For a 2x6 (1.5 x 5.5) ----- 0.1301" which is a little more than 0.125, and so is not necessarily strong enough.


It's important to note that if you don't arrange the 2x4 legs correctly,
the span will be 65" instead of 62", and for that span, the deflection is above 0.125 for both sizes of lumber (0.1372, 0.1572), and so neither would be considered "safe enough".
 
I'm afraid I disagree with FishMan on this (maybe one of us needs to fix our spreadsheet)

I was wondering if 1x8 equally as strong as 2x6
The stand dimensions will 72lx24wx36h

For a 300 gallon tank on a 72 inch stand the 2x6 is stronger. But it may depend on the setup. If you tell me the tank size I can figure it out.
PS - neither one works in this scenario

Using the RocketEngineer's formula for deflection, and the dimensions Sizzle gave, I get that it's a 270 gallon tank (call it 2700 lbs) and that the deflection over a 62" span (the length of the section of the 72" beam that is between 2x4 legs that are arranged correctly) is

For a 1x8 (.75 x 7.25) ---- 0.1136" which is less than 0.125, and so is okay.

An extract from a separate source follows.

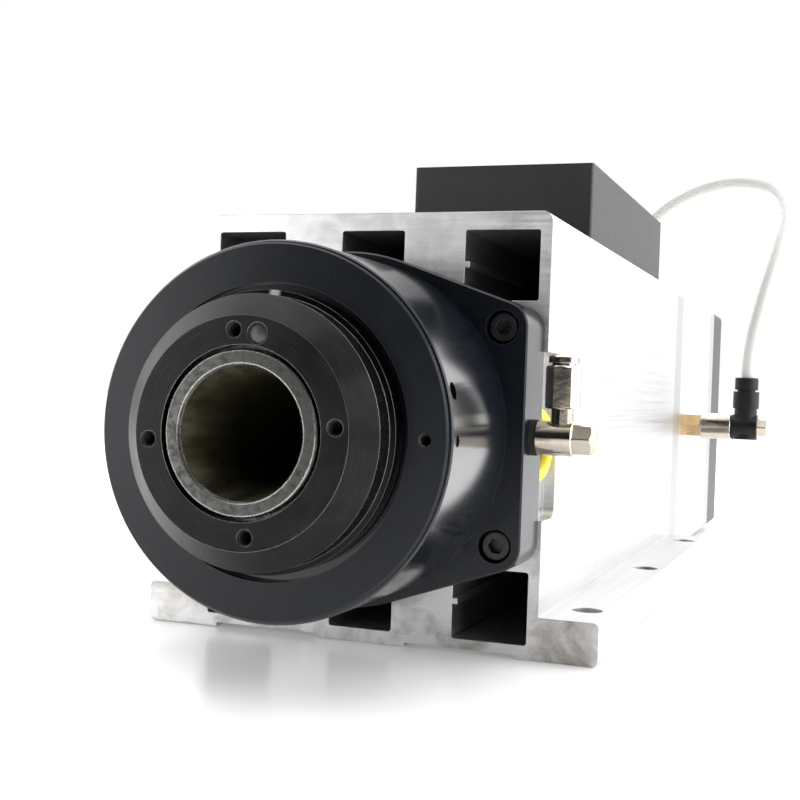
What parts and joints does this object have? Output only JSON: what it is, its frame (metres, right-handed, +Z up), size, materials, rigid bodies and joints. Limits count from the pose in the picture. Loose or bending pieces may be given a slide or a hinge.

For a 2x6 (1.5 x 5.5) ----- 0.1301" which is a little more than 0.125, and so is not necessarily strong enough.


It's important to note that if you don't arrange the 2x4 legs correctly,
the span will be 65" instead of 62", and for that span, the deflection is above 0.125 for both sizes of lumber (0.1372, 0.1572), and so neither would be considered "safe enough".
 
Ok a 270 gallon tank, with a 62 inch opening and salt water weighing 10lb/gallon (although this does not change it much).
1x8 deflection is .237
2x6 deflection is .200
your equation
2x6 deflection .127
Hmm - something is wacky
how do you do a 1x?
 
I was wondering if 1x8 equally as strong as 2x6?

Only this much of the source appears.